Part I : Preface to the War
There many events that led to civil war, however many attempts were made to unite the country that were not successful but showed how passionate each side was to achieve their goals.
The first was the Missouri Compromise which established to keep an equal balance of power in congress. First, they divided the free state of Massachusetts into two states, Maine and Massachusetts and admitted Missouri as a slave state. It also established that all undeveloped territories the Louisiana Purchase admitted in the future that were below the 36° 30° line would be admitted as a slave state and any state above the 36° 30° line would be admitted as a free state.
The next event that added to the rising tensions was the Mexican Cession. The war between Mexico and the United States had its beginnings with the struggle over who would control Texas. American settlers began to move to territory after the Revolutionary War. The Louisiana Purchase had stretched the western boundaries of the United States farther west than they had ever been. Settlers were drawn west and right next to Louisiana was Texas.
In 1844 the United States annexed Texas and two years later the Mexican-American War began. The United States won the war and under the Treaty of Guadalupe Hidalgo,. Mexico agreed to give up about 55 percent of its territory and got $15 million in return. The territory they gave was California, Nevada, Utah, and parts of Arizona, New Mexico, Colorado, and Wyoming.
The Compromise of 1850 abolished the slave trade in the District of Columbia but bound Congress to create became the Fugitive Slave Law. The Compromise of 1850 also admitted California as a free state and separately organized the territories of Utah and New Mexico without restrictions on slavery. Northerners were disliked the Compromise of 1850 because it contained the Fugitive Slave Law which forced them to enable slavery to continue.
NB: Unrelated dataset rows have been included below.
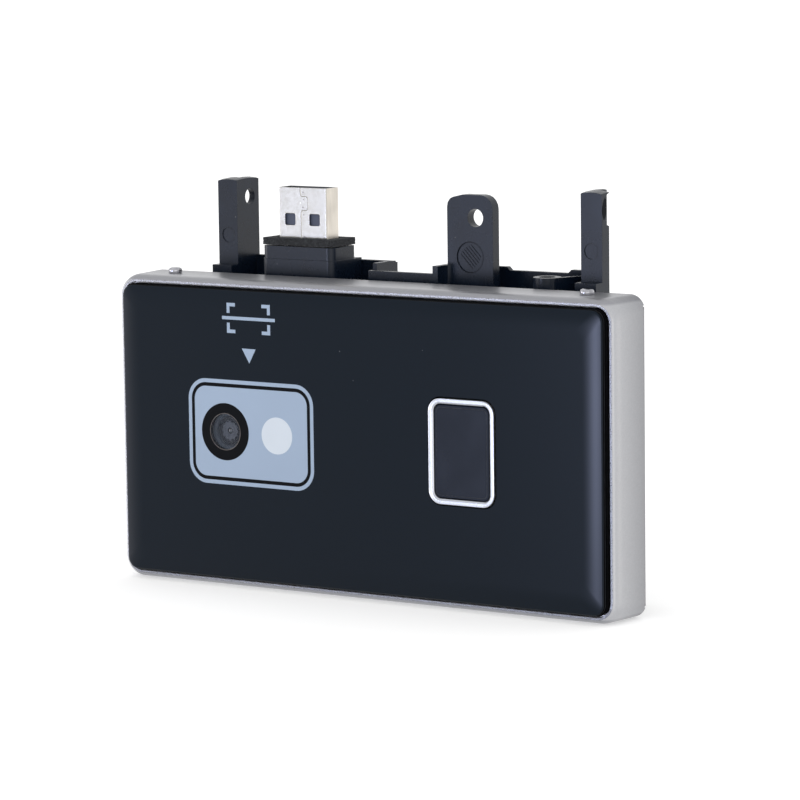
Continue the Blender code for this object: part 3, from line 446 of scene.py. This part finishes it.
def computed(tree, operation, first, second=None):
    """Compute with one or two numbers."""
    node = tree.nodes.new("ShaderNodeMath")
    node.operation = operation
    put(tree, first, node.inputs[0])
    if second is not None:
        put(tree, second, node.inputs[1])
    return node.outputs["Value"]


def ranged(tree, source, low, high, start=0.3, end=0.7):
    """Map start to low and end to high."""
    step = tree.nodes.new("ShaderNodeMapRange")
    for key, value in (("From Min", start), ("From Max", end), ("To Min", low), ("To Max", high)):
        step.inputs[key].default_value = value
    tree.links.new(source, step.inputs["Value"])
    return step.outputs["Result"]


def noisy(tree, where, scale, detail=3.0):
    """Return a noise's value."""
    texture = tree.nodes.new("ShaderNodeTexNoise")
    texture.inputs["Scale"].default_value = scale
    texture.inputs["Detail"].default_value = detail
    tree.links.new(where, texture.inputs["Vector"])
    return texture.outputs["Fac"]


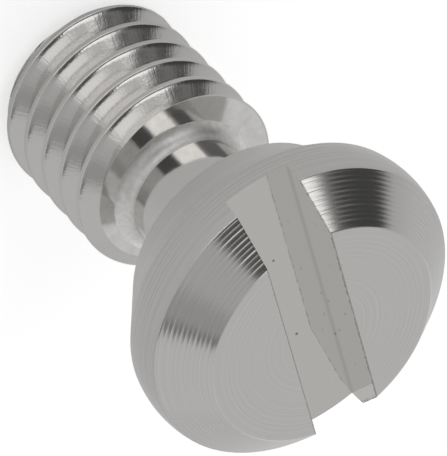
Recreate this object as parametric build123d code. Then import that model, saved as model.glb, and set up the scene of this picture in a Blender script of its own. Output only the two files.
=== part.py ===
"""Fork bleed bolt: a short slotted screw that closes the air bleed hole in a fork's top cap.

It is one turned and milled piece. The tip's end face lies on z = 0, the axis is +Z, the slotted
face is on top and the slot runs along X. All sizes are in millimetres.
"""
import math
import os

from build123d import *

# Right-hand metric thread, measured over its crests. Its crest leaves the tip at the start angle.
thread_diameter = 4.8
thread_pitch = 0.8
thread_crest_width = thread_pitch / 8
thread_root_width = thread_pitch / 6
thread_flank_angle = 30.0
thread_length = 4.36
thread_start_angle = 187.0
tip_chamfer = 0.35

# Seal groove between the thread and the head. Each corner curves out from the floor.
groove_width = 2.62
groove_floor_diameter = 2.9
groove_corner_step = 0.4
groove_corner_rise = 0.59

# Head: back taper, crowned rim and face chamfer, up to the flat slotted face.
head_back_diameter = 5.68
back_taper_height = 1.55
rim_diameter = 7.54
rim_height = 1.05
rim_crown = 0.07
face_chamfer_height = 0.92
face_diameter = 5.64

# Screwdriver slot, cut right across the head.
slot_width = 1.63
slot_depth = 1.42

# Levels along the axis, from the tip up.
shoulder_z = thread_length
head_back_z = shoulder_z + groove_width
rim_bottom_z = head_back_z + back_taper_height
rim_top_z = rim_bottom_z + rim_height
face_z = rim_top_z + face_chamfer_height


def thread_profile(z):
    """One pitch of the thread's outline, cut along the axis: crest, flank, root and flank."""
    crest_radius = thread_diameter / 2
    flank_rise = (thread_pitch - thread_crest_width - thread_root_width) / 2
    root_radius = crest_radius - flank_rise / math.tan(math.radians(thread_flank_angle))
    return [
        (crest_radius, z),
        (crest_radius, z + thread_crest_width),
        (root_radius, z + thread_crest_width + flank_rise),
        (root_radius, z + thread_pitch - flank_rise),
        (crest_radius, z + thread_pitch),
    ]


def one_turn(radius, z):
    """Right-hand helix of one turn, which starts on +X at this level."""
    return Edge.make_helix(thread_pitch, thread_pitch, radius, center=(0, 0, z))


def turn_end(z):
    """Faces that close the screw at one end: a helical ramp in to the axis and the step beside it."""
    axis_edge = Edge.make_line((0, 0, z), (0, 0, z + thread_pitch))
    ramp = Face.make_surface_from_curves(one_turn(thread_diameter / 2, z), axis_edge)
    rim = [(radius, 0, height) for radius, height in thread_profile(z)]
    step = Face(Wire.make_polygon([(0, 0, z), *rim, (0, 0, z + thread_pitch)], close=True))
    return [ramp, step]


def barrel_outline():
    """Space that the thread fills: flat at both ends, with the tip's edge chamfered."""
    crest_radius = thread_diameter / 2
    with BuildSketch(Plane.XZ) as outline:
        with BuildLine():
            Polyline(
                (0, 0),
                (crest_radius - tip_chamfer, 0),
                (crest_radius + tip_chamfer, 2 * tip_chamfer),
                (crest_radius + tip_chamfer, thread_length),
                (0, thread_length),
                close=True,
            )
        make_face()
    return revolve(outline.sketch, Axis.Z)


def threaded_barrel():
    """Full turns of thread, one turn to spare at each end, trimmed to the barrel's outline."""
    turns = math.ceil(thread_length / thread_pitch) + 2
    levels = [thread_pitch * (turn - 1) for turn in range(turns + 1)]
    faces = turn_end(levels[0]) + turn_end(levels[-1])
    for z in levels[:-1]:
        edges = [one_turn(radius, height) for radius, height in thread_profile(z)]
        faces += [Face.make_surface_from_curves(below, above) for below, above in zip(edges, edges[1:])]
    half_crest_angle = 180 * thread_crest_width / thread_pitch
    screw = Rot(0, 0, thread_start_angle + half_crest_angle) * Solid(Shell(faces))
    return barrel_outline() & screw


def head_and_groove():
    """Head and seal groove, revolved from one half section."""
    floor_radius = groove_floor_diameter / 2
    corner_radius = floor_radius + groove_corner_step
    rim_radius = rim_diameter / 2
    rim_middle = (rim_radius + rim_crown, (rim_bottom_z + rim_top_z) / 2)
    lower_corner = (floor_radius, shoulder_z + groove_corner_rise)
    upper_corner = (floor_radius, head_back_z - groove_corner_rise)
    with BuildSketch(Plane.XZ) as section:
        with BuildLine():
            TangentArc(lower_corner, (corner_radius, shoulder_z), tangent=(0, -1))
            Line(lower_corner, upper_corner)
            TangentArc(upper_corner, (corner_radius, head_back_z), tangent=(0, 1))
            Polyline(
                (corner_radius, head_back_z),
                (head_back_diameter / 2, head_back_z),
                (rim_radius, rim_bottom_z),
            )
            ThreePointArc((rim_radius, rim_bottom_z), rim_middle, (rim_radius, rim_top_z))
            Polyline(
                (rim_radius, rim_top_z),
                (face_diameter / 2, face_z),
                (0, face_z),
                (0, shoulder_z),
                (corner_radius, shoulder_z),
            )
        make_face()
    return revolve(section.sketch, Axis.Z)


def screwdriver_slot():
    """Cutter for the slot, longer than the head is wide and open at the top."""
    length = rim_diameter + 4 * rim_crown
    return Pos(0, 0, face_z) * Box(length, slot_width, 2 * slot_depth)


bolt = head_and_groove() + threaded_barrel() - screwdriver_slot()

os.makedirs("parts", exist_ok=True)
export_step(bolt, "parts/bleed_bolt.step")
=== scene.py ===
import math
import bpy
from mathutils import Matrix, Vector


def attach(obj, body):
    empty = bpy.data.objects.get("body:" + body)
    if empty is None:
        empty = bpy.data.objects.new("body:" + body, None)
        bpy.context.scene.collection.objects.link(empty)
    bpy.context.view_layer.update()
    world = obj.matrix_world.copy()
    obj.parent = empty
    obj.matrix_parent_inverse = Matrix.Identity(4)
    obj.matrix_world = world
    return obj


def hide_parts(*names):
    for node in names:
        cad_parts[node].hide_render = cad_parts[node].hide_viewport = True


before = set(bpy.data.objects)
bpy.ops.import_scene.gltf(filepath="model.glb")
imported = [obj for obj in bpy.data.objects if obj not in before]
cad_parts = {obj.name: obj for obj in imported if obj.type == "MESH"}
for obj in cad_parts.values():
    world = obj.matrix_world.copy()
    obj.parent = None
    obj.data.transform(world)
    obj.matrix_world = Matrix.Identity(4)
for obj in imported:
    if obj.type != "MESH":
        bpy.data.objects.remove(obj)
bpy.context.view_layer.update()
mm = 0.001
hair = 0.001 * mm  # the least distance that counts
print("frame loaded")


# Node helpers: every value is a number, a setting or another node's output.

def addNode(tree, kind, inputs=None, **settings):
    made = tree.nodes.new(kind)
    for name, value in settings.items():
        setattr(made, name, value)
    for key, value in (inputs or {}).items():
        if isinstance(value, bpy.types.NodeSocket):
            tree.links.new(value, made.inputs[key])
        else:
            made.inputs[key].default_value = value
    return made


def calc(tree, operation, *values, clamp=False):
    made = addNode(tree, "ShaderNodeMath", dict(enumerate(values)), operation=operation)
    made.use_clamp = clamp
    return made.outputs[0]


def compare(tree, operation, first, second):
    made = addNode(
        tree, "FunctionNodeCompare", {"A": first, "B": second}, data_type="FLOAT", operation=operation
    )
    return made.outputs[0]


def softStep(tree, value, low, high):
    made = addNode(
        tree,
        "ShaderNodeMapRange",
        {"Value": value, "From Min": low, "From Max": high},
        interpolation_type="SMOOTHSTEP",
    )
    return made.outputs[0]


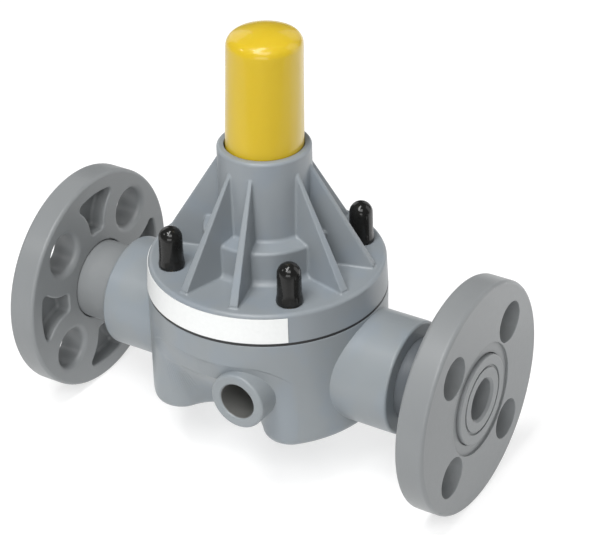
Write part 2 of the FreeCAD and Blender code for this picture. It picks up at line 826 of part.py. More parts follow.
def main():
    os.makedirs("parts", exist_ok=True)
    flange_ring = make_flange_ring()
    stub = make_stub()
    nipple = make_nipple()
    pieces = {
        "inlet_flange_ring": flange_ring,
        "outlet_flange_ring": outlet_side(flange_ring),
        "inlet_stub": stub,
        "outlet_stub": outlet_side(stub),
        "inlet_nipple": nipple,
        "outlet_nipple": outlet_side(nipple),
        "valve_body": make_valve_body(),
        "seat_ring": make_seat_ring(),
        "seat_o_ring": make_seat_o_ring(),
        "seat_disc": make_seat_disc(),
        "disc_holder": make_disc_holder(),
        "centre_screw": make_centre_screw(),
        "diaphragm": make_diaphragm(),
        "pressure_plate": make_pressure_plate(),
        "range_spring": make_spring(),
        "spring_button": make_spring_button(),
        "adjusting_screw": make_adjusting_screw(),
        "thread_insert": make_thread_insert(),
        "lock_nut": make_lock_nut(),
        "bonnet": make_bonnet(),
        "bonnet_bolts": make_bonnet_bolts(),
        "bolt_washers": make_bolt_washers(),
        "bolt_inserts": make_bolt_inserts(),
        "screw_cap": make_screw_cap(),
        "label": make_label(),
    }
    for number, place in enumerate(bolt_places(), 1):
        pieces["bolt_cap_" + str(number)] = make_bolt_cap(place)
    for node, shape in pieces.items():
        save(node, shape)


main()
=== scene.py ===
# A diaphragm relief valve in grey plastic, in line between two loose flange rings, as it is put together.
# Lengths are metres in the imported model's own frame: the inlet face at x = 0, the flow along +X, +Z up.
import math

import bpy
from mathutils import Matrix, Vector, noise


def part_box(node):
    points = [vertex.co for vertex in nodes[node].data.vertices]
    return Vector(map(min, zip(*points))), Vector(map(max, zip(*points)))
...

The next attempt to solve the issue of slavery was introduced by Stephen Douglas; he proposed the Kansas-Nebraska Act. Douglas proposed to divide the Nebraska territory into two territories; Kansas and Nebraska. In these territories the issue of slavery would be decided by popular sovereignty however according to the Missouri Compromise the Nebraska territory as a free territory. This upset the who were opposed to slavery because again, they would be forced to give slavery a chance to spread.
The Kansas-Nebraska Act was passed, and the states then moved on to hold a general election for the citizens of the territory so that the issue of slavery could be decided by the popular vote. In Kansas the election was carried out illegally, causing it to be admitted as a slave state. People from Missouri traveled into Kansas and voted illegally in the election.
Thus, a pro-slavery government was established that banned anti-slavery newspapers, press and religion. This angered those who lived in Kansas because it violated their first amendment rights and they formed yet another government in Kansas. The Free State Party formed an anti-slavery government which caused havoc in the state, because there were now two governments competing for power.
In May of 1856 a pro-slavery mob attacked the anti-slavery government headquarters in Lawrence. They destroyed the Free State Hotel, press and the library. In response to this John Brown led an anti-slavery group to Pottawatomie where they brutally murdered five people. This was referred to as the Pottawatomie massacre and sparked the use of the term ‘Bleeding Kansas.’
Then came a clash in the senate. Senator Charles Sumner, a Massachusetts antislavery Republican, addressed the Senate on the explosive issue of whether Kansas should be admitted to the Union as a slave state or a free state. In his “Crime Against Kansas” speech, Sumner identified two Democratic senators as the principal culprits in this crime, Stephen Douglas of Illinois and Andrew Butler of South Carolina. He verbally reprimanded Stephen Douglas and also gave a stronger verbal beating to Andrew Butler, who was not present. Mocking the South Carolina senator’s stance as a man of chivalry, the Massachusetts senator charged him with taking “a mistress . . . who, though ugly to others, is always lovely to him; though polluted in the sight of the world, is chaste in his sight, I mean,” added Sumner, “the harlot, Slavery.”
Representative Preston Brooks was present for Sumner’s speech and shortly after Senate adjourned, found Sumner mailing his speech and attacked him with his cane. He beat Sumner so severely that he didn’t recover for years.
The last event that took place that prompted the succession of Southern states was the election of 1860, which Lincoln won. Knowing the Lincoln was in opposition of slavery the South decided that because they had joined the Union as a state, they could leave the leave the Union as a state. This proved to be a challenge for Lincoln, however he made it his goal to simply preserve the Union, in order to do this he would have to battle to preserve his own country.
Although many attempts were made to ease the tensions between the North and South they often backfired and divided the nation even further. Combined with the fact that the country was already in turmoil, these few acts only added to the tension in the United States and with the election of 1860, paved the road to a civil war.